Exercise.
Quote precisely the final stretch of the listing: start at the line containing "obj.parent = None" and stop after the last line.

Data section.
* Begin *

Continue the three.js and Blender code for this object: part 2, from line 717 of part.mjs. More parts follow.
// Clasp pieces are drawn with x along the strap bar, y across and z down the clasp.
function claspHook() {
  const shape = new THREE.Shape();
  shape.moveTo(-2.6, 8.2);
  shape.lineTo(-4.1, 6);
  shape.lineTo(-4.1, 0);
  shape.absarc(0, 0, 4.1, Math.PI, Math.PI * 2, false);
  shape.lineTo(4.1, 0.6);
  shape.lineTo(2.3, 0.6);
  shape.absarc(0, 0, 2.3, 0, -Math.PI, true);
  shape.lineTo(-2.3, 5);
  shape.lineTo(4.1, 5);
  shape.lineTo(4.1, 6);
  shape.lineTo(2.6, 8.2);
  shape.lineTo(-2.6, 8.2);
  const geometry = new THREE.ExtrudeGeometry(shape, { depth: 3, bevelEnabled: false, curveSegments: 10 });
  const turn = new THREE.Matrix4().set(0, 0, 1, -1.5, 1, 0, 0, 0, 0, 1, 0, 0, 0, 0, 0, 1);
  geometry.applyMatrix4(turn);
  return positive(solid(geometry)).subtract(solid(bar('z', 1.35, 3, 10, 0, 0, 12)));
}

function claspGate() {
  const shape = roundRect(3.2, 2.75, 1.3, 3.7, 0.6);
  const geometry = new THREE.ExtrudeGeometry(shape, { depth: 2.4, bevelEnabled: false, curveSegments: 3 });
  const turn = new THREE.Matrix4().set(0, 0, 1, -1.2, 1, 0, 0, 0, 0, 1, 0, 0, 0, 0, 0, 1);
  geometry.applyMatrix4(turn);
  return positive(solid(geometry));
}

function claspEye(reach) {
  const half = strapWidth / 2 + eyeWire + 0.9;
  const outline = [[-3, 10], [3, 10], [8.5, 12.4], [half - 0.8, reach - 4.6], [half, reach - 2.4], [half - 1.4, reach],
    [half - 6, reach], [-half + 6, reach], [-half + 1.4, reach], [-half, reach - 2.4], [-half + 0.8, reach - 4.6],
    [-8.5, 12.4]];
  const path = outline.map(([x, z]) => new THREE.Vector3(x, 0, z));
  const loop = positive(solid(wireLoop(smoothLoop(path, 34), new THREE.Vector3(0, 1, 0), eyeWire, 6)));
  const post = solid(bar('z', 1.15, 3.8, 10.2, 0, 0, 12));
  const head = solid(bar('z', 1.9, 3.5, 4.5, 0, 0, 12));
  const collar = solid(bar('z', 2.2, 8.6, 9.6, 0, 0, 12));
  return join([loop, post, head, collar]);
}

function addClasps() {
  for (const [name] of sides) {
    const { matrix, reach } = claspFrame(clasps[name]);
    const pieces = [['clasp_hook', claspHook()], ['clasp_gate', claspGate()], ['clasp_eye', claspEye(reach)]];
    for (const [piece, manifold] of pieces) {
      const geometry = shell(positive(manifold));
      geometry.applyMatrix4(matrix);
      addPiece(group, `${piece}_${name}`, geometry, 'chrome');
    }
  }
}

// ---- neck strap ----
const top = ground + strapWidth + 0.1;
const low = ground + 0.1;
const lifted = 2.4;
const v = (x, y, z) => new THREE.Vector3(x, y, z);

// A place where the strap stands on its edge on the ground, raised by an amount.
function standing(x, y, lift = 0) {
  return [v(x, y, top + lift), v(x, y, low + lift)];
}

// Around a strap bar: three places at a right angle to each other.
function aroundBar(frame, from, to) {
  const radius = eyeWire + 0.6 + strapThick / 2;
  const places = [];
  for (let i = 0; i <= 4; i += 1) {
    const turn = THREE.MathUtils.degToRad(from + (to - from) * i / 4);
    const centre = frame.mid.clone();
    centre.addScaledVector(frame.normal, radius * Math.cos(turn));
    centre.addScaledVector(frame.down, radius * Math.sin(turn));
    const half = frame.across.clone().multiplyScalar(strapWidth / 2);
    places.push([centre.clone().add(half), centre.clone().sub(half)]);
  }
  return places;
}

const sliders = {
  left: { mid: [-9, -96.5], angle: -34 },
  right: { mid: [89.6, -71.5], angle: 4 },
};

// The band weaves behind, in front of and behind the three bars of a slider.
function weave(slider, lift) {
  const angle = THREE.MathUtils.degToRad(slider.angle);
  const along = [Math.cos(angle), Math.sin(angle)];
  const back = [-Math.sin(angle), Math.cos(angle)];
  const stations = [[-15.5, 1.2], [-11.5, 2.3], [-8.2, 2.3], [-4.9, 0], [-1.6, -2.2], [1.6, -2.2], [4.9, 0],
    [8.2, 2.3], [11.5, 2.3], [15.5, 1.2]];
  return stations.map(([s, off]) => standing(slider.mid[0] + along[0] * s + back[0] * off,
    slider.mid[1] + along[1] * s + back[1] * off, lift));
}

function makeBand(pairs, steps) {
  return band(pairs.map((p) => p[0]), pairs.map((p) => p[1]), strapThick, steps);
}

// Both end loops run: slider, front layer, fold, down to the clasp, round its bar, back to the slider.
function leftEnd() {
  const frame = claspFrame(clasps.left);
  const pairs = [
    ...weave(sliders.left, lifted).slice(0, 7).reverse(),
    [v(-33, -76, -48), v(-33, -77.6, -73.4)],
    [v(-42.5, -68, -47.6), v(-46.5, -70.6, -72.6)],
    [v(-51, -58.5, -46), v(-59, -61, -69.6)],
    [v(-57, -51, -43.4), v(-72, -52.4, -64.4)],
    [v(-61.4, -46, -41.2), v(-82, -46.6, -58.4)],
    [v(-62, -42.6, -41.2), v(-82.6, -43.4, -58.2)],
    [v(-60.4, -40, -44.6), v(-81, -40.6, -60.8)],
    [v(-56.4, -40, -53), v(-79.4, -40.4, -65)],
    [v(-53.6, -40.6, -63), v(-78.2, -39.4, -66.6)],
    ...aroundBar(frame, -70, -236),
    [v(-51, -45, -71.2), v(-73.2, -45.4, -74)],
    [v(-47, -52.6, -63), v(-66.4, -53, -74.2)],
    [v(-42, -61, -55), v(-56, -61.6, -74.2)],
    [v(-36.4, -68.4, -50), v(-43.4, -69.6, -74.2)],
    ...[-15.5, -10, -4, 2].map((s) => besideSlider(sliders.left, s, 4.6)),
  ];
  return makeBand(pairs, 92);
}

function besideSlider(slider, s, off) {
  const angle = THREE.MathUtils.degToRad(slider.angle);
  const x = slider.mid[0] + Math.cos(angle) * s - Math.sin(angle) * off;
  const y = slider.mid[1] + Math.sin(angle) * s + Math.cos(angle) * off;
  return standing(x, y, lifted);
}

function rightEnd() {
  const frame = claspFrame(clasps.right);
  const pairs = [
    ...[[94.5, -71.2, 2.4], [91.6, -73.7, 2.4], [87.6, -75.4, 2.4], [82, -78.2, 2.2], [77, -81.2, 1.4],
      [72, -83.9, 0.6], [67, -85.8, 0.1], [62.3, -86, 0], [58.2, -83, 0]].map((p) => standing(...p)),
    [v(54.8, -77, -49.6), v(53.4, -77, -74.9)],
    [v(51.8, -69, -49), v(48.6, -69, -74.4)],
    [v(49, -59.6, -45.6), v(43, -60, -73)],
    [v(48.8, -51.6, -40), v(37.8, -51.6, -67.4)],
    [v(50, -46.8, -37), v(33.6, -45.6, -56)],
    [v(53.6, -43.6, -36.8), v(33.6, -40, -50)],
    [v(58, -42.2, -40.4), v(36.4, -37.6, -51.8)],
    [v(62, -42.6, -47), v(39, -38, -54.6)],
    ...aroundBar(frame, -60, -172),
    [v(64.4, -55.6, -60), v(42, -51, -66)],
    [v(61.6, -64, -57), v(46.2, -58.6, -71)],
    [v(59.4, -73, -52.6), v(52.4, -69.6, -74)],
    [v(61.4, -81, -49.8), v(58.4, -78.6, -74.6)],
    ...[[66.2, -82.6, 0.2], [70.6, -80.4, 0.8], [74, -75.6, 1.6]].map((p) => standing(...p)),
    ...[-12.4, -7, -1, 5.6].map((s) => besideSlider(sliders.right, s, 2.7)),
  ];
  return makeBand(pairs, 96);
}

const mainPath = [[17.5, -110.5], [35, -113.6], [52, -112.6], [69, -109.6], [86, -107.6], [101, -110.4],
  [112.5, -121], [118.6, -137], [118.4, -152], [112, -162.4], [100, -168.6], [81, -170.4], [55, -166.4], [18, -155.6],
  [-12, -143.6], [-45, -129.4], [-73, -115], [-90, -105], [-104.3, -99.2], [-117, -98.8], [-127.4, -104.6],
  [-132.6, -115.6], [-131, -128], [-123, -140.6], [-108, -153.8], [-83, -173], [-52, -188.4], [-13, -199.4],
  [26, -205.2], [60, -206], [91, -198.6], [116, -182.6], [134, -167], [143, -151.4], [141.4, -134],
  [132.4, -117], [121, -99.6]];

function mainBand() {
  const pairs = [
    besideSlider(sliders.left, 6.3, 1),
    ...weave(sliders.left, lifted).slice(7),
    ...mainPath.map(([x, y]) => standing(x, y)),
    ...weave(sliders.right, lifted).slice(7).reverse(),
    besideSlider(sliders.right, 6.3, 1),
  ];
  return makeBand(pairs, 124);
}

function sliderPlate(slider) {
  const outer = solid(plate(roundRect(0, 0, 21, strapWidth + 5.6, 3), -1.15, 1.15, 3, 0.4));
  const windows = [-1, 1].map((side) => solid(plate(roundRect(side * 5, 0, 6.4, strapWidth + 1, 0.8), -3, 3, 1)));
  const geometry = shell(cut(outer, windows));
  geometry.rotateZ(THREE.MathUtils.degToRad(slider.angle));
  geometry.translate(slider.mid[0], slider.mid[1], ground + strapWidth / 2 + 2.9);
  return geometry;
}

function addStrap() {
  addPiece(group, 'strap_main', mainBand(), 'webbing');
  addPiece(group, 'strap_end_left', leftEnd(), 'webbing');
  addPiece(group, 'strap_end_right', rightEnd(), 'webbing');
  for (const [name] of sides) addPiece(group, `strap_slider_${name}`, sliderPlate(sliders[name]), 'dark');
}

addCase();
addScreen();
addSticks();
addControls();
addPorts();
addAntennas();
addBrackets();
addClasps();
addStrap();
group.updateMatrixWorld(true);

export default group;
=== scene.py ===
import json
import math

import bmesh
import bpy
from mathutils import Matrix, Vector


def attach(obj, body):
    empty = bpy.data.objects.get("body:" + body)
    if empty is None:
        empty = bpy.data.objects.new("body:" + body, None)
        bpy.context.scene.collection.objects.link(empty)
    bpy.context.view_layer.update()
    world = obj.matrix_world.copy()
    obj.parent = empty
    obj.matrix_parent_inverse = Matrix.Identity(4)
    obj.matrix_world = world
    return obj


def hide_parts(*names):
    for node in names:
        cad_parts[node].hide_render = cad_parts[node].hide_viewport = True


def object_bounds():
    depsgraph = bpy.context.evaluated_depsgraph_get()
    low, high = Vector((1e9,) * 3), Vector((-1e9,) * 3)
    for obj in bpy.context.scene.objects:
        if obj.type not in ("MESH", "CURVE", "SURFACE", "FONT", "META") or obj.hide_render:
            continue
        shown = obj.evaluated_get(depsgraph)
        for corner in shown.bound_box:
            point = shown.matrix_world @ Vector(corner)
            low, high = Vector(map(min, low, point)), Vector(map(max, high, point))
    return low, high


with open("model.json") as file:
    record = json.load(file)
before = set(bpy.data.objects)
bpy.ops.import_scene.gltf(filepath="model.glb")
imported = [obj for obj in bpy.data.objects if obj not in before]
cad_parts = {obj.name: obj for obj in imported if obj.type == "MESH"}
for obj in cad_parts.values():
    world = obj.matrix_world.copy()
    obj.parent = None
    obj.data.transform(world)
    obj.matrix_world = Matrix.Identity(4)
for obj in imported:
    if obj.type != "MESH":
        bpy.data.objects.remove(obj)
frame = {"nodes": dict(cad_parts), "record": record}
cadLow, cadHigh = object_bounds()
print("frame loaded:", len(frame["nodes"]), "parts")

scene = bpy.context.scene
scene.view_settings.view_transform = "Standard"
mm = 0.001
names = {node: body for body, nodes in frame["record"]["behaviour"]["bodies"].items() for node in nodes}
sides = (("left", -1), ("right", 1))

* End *

Exercise response.
    obj.parent = None
    obj.data.transform(world)
    obj.matrix_world = Matrix.Identity(4)
for obj in imported:
    if obj.type != "MESH":
        bpy.data.objects.remove(obj)
frame = {"nodes": dict(cad_parts), "record": record}
cadLow, cadHigh = object_bounds()
print("frame loaded:", len(frame["nodes"]), "parts")

scene = bpy.context.scene
scene.view_settings.view_transform = "Standard"
mm = 0.001
names = {node: body for body, nodes in frame["record"]["behaviour"]["bodies"].items() for node in nodes}
sides = (("left", -1), ("right", 1))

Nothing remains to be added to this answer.